Trump also refers to international trade agreements as though they’re the Black Death. The US has absolutely lost manufacturing jobs since NAFTA passed. There is, and was, pain. But NAFTA also created jobs, 4.9 million of them, more jobs than were lost, because of increased trade with Mexico and Canada. Losing the TPP and NAFTA will harm the US and world economies. So Trump insists that he’s going to create millions of jobs, and undo the damage done by free trade through protectionist tariffs. He’s invented a non-problem and is proposing a ludicrous solution.

Trump also loves to talk about the US trade deficit as though it’s a huge problem that needs an immediate solution. It isn’t. My son, the economist, points out that he’s running a huge trade deficit with Smith’s (the grocery store nearest his apartment). For a long time, now, he’s been taking food from Smith’s, and all they get in return is cash. It’s non-sustainable! He’s never so much as given them an avocado. Of course, they don’t actually need an avocado–they have plenty. But still, he’s running a deficit.

That’s what the US is doing. We’re trading good for capital. That capital we can subsequently invest, growing our economy. It’s really not that big a deal.

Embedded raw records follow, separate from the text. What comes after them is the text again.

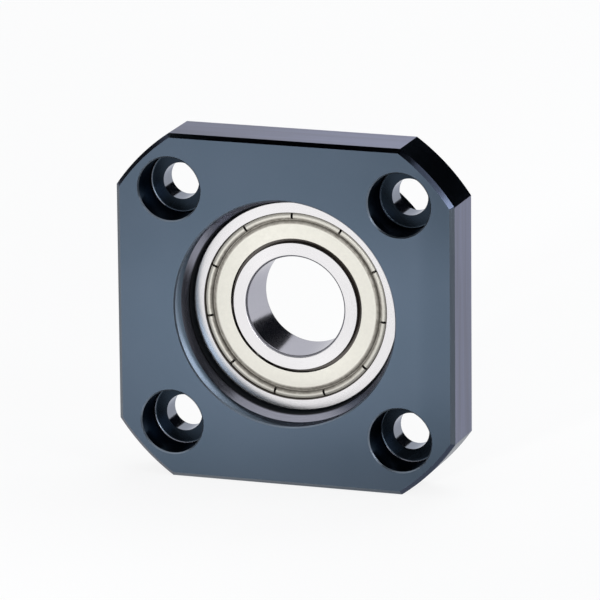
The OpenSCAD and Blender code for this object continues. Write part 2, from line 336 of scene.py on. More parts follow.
class BearingSection:
    """Radii and places that the rings and shields share, from the bearing's middle plane."""

    def __init__(self, rings, shield):
        ball = rings.ball_diameter / 2
        self.pitch = (rings.bore + rings.outside) / 4
        self.inner_race = self.pitch - ball - rings.ball_clearance
        self.outer_race = self.pitch + ball + rings.ball_clearance
        self.inner_shoulder = self.inner_race + rings.shoulder_height
        self.outer_shoulder = self.outer_race - rings.shoulder_height
        self.inner_land = self.inner_shoulder - rings.land_step
        self.shield_seat = self.outer_shoulder + rings.seat_step
        self.face = rings.width / 2
        self.foot = self.face - rings.seat_depth
        self.step = self.foot + shield.sheet
        self.flat = self.face - shield.sink - shield.sheet / 2
        self.channel_y = self.flat - shield.channel_radius
        self.rim_y = self.channel_y + shield.rim_rise
        self.leg = self.shield_seat - shield.clearance - shield.sheet / 2
        self.rim = self.leg - shield.rim_radius
        self.channel = self.rim - shield.rim_radius - shield.channel_radius
        self.opening = self.inner_land + shield.gap


def groove_half(race, groove_radius, shoulder, sign):
    """Half a raceway groove, from its bottom up to the shoulder."""
    centre = (race - sign * groove_radius, 0)
    reach = math.degrees(math.acos(abs(shoulder - centre[0]) / groove_radius))
    if sign > 0:
        return arc(centre, groove_radius, 0, reach, GROOVE_STEP)
    return arc(centre, groove_radius, 180, 180 - reach, GROOVE_STEP)


def outer_ring_profile(rings, at):
    """Section of the outer ring."""
    radius = rings.outside / 2
    corner = rings.corner_radius
    edge = rings.edge_break
    snap = at.shield_seat + rings.snap_depth
    half = groove_half(at.outer_race, rings.groove_radius, at.outer_shoulder, 1)
    half += [(at.outer_shoulder, at.foot), (snap, at.foot), (snap, at.foot + rings.snap_width),
             (at.shield_seat, at.foot + rings.snap_width), (at.shield_seat, at.face - edge),
             (at.shield_seat + edge, at.face)]
    half += arc((radius - corner, at.face - corner), corner, 90, 0)
    return mirrored(half)


def inner_ring_profile(rings, at):
    """Section of the inner ring."""
    radius = rings.bore / 2
    corner = rings.corner_radius
    edge = rings.edge_break
    half = groove_half(at.inner_race, rings.groove_radius, at.inner_shoulder, -1)
    half += [(at.inner_shoulder, at.step), (at.inner_land, at.step),
             (at.inner_land, at.face - edge), (at.inner_land - edge, at.face)]
    half += arc((radius + corner, at.face - corner), corner, 90, 180)
    return mirrored(half)


def shield_profile(shield, at):
    """Section of the shield on the +Y side: flat, channel, rolled rim and foot."""
    bend = shield.channel_radius
    foot_bend = shield.foot_bend
    foot_y = at.foot + shield.clearance + shield.sheet / 2
    path = [(at.opening, at.flat)]
    path += arc((at.channel - 2 * bend, at.channel_y), bend, 90, 0)
    path += arc((at.channel, at.channel_y), bend, 180, 360)
    path += arc((at.rim, at.rim_y), shield.rim_radius, 180, 0)
    path += arc((at.leg + foot_bend, foot_y + foot_bend), foot_bend, 180, 270)
    path += [(at.leg + shield.sheet / 2 + shield.foot_reach, foot_y)]
    return sheet_outline(without_repeats(path), shield.sheet)


def rivet_profile(cage):
    """Half section of a rivet about its own axis: shank and two domed heads."""
    head = cage.head_diameter / 2
    height = cage.head_height
    dome = (head * head + height * height) / (2 * height)
    reach = math.degrees(math.asin(head / dome))
    upper = arc((0, cage.sheet + height - dome), dome, 90, 90 - reach)
    upper[0] = (0, cage.sheet + height)
    upper.append((cage.shank_diameter / 2, cage.sheet))
    return [(r, -y) for r, y in upper] + upper[::-1]


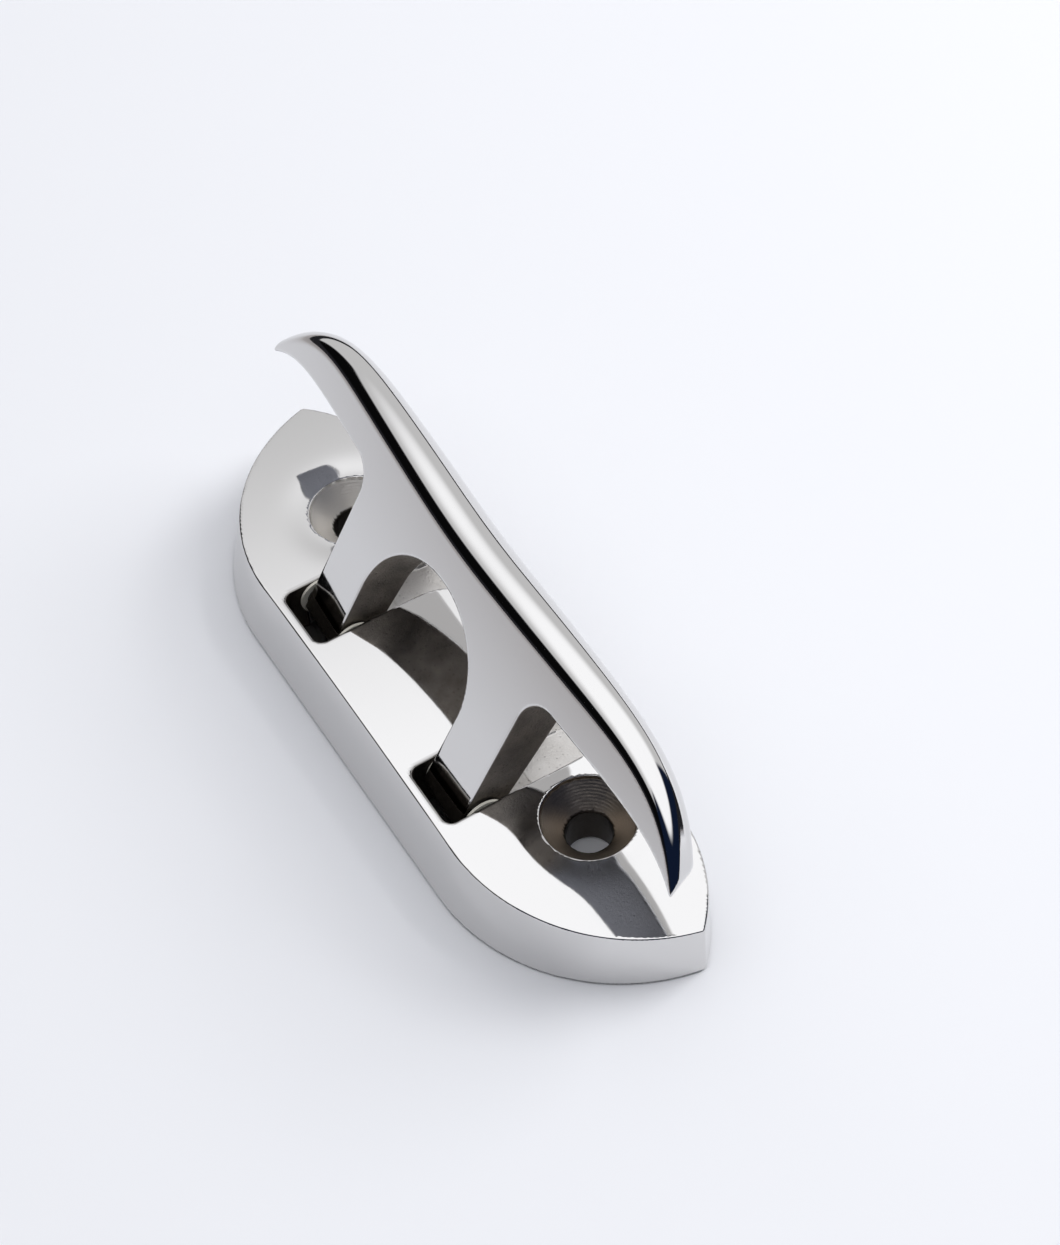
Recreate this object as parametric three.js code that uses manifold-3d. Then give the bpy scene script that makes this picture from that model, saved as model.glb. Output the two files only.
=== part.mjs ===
// A folding mooring cleat, cast in 316 stainless steel and mirror polished.
// The horn stands on two legs in slots of the base and folds down to +Y about one hinge line.
// Millimetres, +Z up.  X runs along the cleat, the hinge line is parallel to X, and the two screw
// holes lie on Y = 0.  The origin is on the flat underside, half way between the screw holes.
import * as THREE from 'three';
import { mergeVertices } from 'three/addons/utils/BufferGeometryUtils.js';
import Module from 'manifold-3d';

// ---- driving dimensions ----------------------------------------------------------------------
const HALF_LENGTH = 57.2;      // centre to tip: the cleat is a 4 1/2 inch size
const CROWN_HEIGHT = 11.3;     // underside to the top of the crowned deck side
const CROWN_DROP = 1.8;        // how much lower the top is at the tips
const LEFT_TOP_Y = -18.8;      // long side, top edge
const LEFT_FOOT_Y = -21.5;     // long side, at the underside: the wall flares
const BOW_RADIUS = 30.4;       // plan radius of each end of the long side
const BOW_X = 27.4;            // where the straight part of the long side ends
const RIGHT_Y = 11.0;          // short side, top edge
const RIGHT_FLARE = 0.6;
const SHOULDER_RADIUS = 24.0;  // plan radius of each end of the short side
const SHOULDER_X = 39.5;

const SCREW_X = 33.3;          // screw holes for 1/4 inch countersunk screws
const SCREW_BORE = 6.8;
const SINK_DIAMETER = 13.6;
const SINK_RIM = 0.7;          // straight wall above the 90 degree cone

const PIN_Y = -11.4;           // hinge line
const PIN_Z = 7.8;
const PIN_DIAMETER = 4.3;
const PIN_LENGTH = 18.6;
const OPEN_ANGLE = 60;         // degrees between the folded horn and the standing one

const SLOT_INNER_X = 13.25;
const SLOT_OUTER_X = 24.15;
const SLOT_LEFT_Y = -17.3;
const SLOT_CORNER = 1.5;
const STEP_Y = PIN_Y + 2.35;   // the edge that the toe of a standing leg rests against
const FLOOR_NEAR_Z = 3.5;      // channel floor at the step
const FLOOR_FAR_Z = 1.6;       // channel floor at the short side

const LEG_INNER_X = 13.85;
const LEG_OUTER_X = 23.4;
const LEG_THICKNESS = 7.0;
const ARCH_RISE = 13.2;        // height of the arch's half ellipse
const ARCH_SPRING = 10.3;      // where the half ellipse starts, up from the hinge line
const TIP_CUT_X = 57.0;        // the horn's tips are cut off here, aslant behind
const TIP_X = 59.8;            // where its curves would run out if they weren't
const DOME = 4.8;              // how far the horn's face falls back towards its tips
const BACK_TAPER = 0.1;        // thickness gained per mm up a leg
const ARM_THICKNESS = 10.9;    // across the crest at the middle
const ARM_THINNING = 5.0;      // and how much of that goes towards the tips
const CREST_HEIGHT = 33.2;     // from the hinge line up the face
const CREST_FALL = 16.5;
const CREST_DIP = 0.55;        // slight hollow over the arch
const UNDER_HEIGHT = 24.2;     // underside of the arms
const UNDER_FALL = 7.2;
const FRONT_ROUND = 4.7;       // the crest is rounded into the face
const BACK_ROUND = 6.5;        // and into the back
const ARM_FILLET = 4.5;
const TOE_REACH = 4.5;         // how far the toe runs below the hinge line
const TOE_PROUD = 0.6;         // and how far it stands out of the back of the leg
const BORE_CLEARANCE = 0.3;

const WASHER_DIAMETER = 6.6;
const WASHER_THICKNESS = 0.4;

const KEEPER = { x0: 7.0, x1: 30.4, y0: -18.4, y1: -3.4, thickness: 1.4 };
const KEEPER_GAP = 0.15;
const GROOVE_WIDTH = 4.6;
const SCREW_M = 2.5;           // keeper screws, M2.5 countersunk
const KEEPER_SCREW_LENGTH = 5.5;
const KEEPER_SCREWS = [[10.2, -6.2], [27.2, -6.2]];

// ---- booleans ----------------------------------------------------------------------------------
const wasm = await Module();
wasm.setup();

function solid(geometry) {
  const bare = geometry.clone();
  bare.deleteAttribute('normal');
  bare.deleteAttribute('uv');
  const merged = mergeVertices(bare, 1e-5);
  return new wasm.Manifold(new wasm.Mesh({
    numProp: 3,
    vertProperties: new Float32Array(merged.attributes.position.array),
    triVerts: new Uint32Array(merged.index.array),
  }));
}

function geometryOf(manifold) {
  const mesh = manifold.getMesh();
  const geometry = new THREE.BufferGeometry();
  geometry.setAttribute('position', new THREE.BufferAttribute(mesh.vertProperties, 3));
  geometry.setIndex(new THREE.BufferAttribute(mesh.triVerts, 1));
  geometry.computeVertexNormals();
  return geometry;
}

const intersection = (first, ...rest) =>
  rest.reduce((body, tool) => body.intersect(solid(tool)), solid(first));
const cut = (body, ...tools) => tools.reduce((left, tool) => left.subtract(solid(tool)), body);

// ---- extrusions along each axis ------------------------------------------------------------------
function shapeOf(points) {
  return new THREE.Shape(points.map(([a, b]) => new THREE.Vector2(a, b)));
}

function extrudeZ(shape, z0, z1, curveSegments = 12) {
  const settings = { depth: z1 - z0, bevelEnabled: false, curveSegments };
  return new THREE.ExtrudeGeometry(shape, settings).translate(0, 0, z0);
}

// shape drawn in (x, z), extruded along y
function extrudeY(shape, y0, y1, curveSegments = 12) {
  return extrudeZ(shape, -y1, -y0, curveSegments).rotateX(Math.PI / 2);
}

// shape drawn in (y, z), extruded along x
function extrudeX(shape, x0, x1, curveSegments = 12) {
  return extrudeZ(shape, x0, x1, curveSegments).rotateX(Math.PI / 2).rotateZ(Math.PI / 2);
}

function rodX(diameter, x0, x1, y, z, segments = 32) {
  const rod = new THREE.CylinderGeometry(diameter / 2, diameter / 2, x1 - x0, segments);
  return rod.rotateZ(Math.PI / 2).translate((x0 + x1) / 2, y, z);
}

function box(x0, x1, y0, y1, z0, z1) {
  const block = new THREE.BoxGeometry(x1 - x0, y1 - y0, z1 - z0);
  return block.translate((x0 + x1) / 2, (y0 + y1) / 2, (z0 + z1) / 2);
}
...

Trump is right when he says American companies pay higher corporate taxes than other companies do internationally. That’s why so many American companies are moving off shore. Trump wants to cut the corporate tax rate, a reform I’m actually okay with. And he says he’s going to cut middle class taxes. And rich peoples’ taxes, too. Without cutting spending, and while increasing spending on the military and infrastructure. Yeah, that’s all gonna be real sustainable.

Anyway, that’s Trump’s speech. He hardly ever actually identifies a real-life, honest to goodness problem. His ‘crises’ are straight from his own dystopic imaginings. And so his solutions have the same fairy-tale quality. He doesn’t know what he’s talking about, and he has no idea what to do about it. Someone wrote him a pretty speech, and he read it competently. That doesn’t make him “presidential.”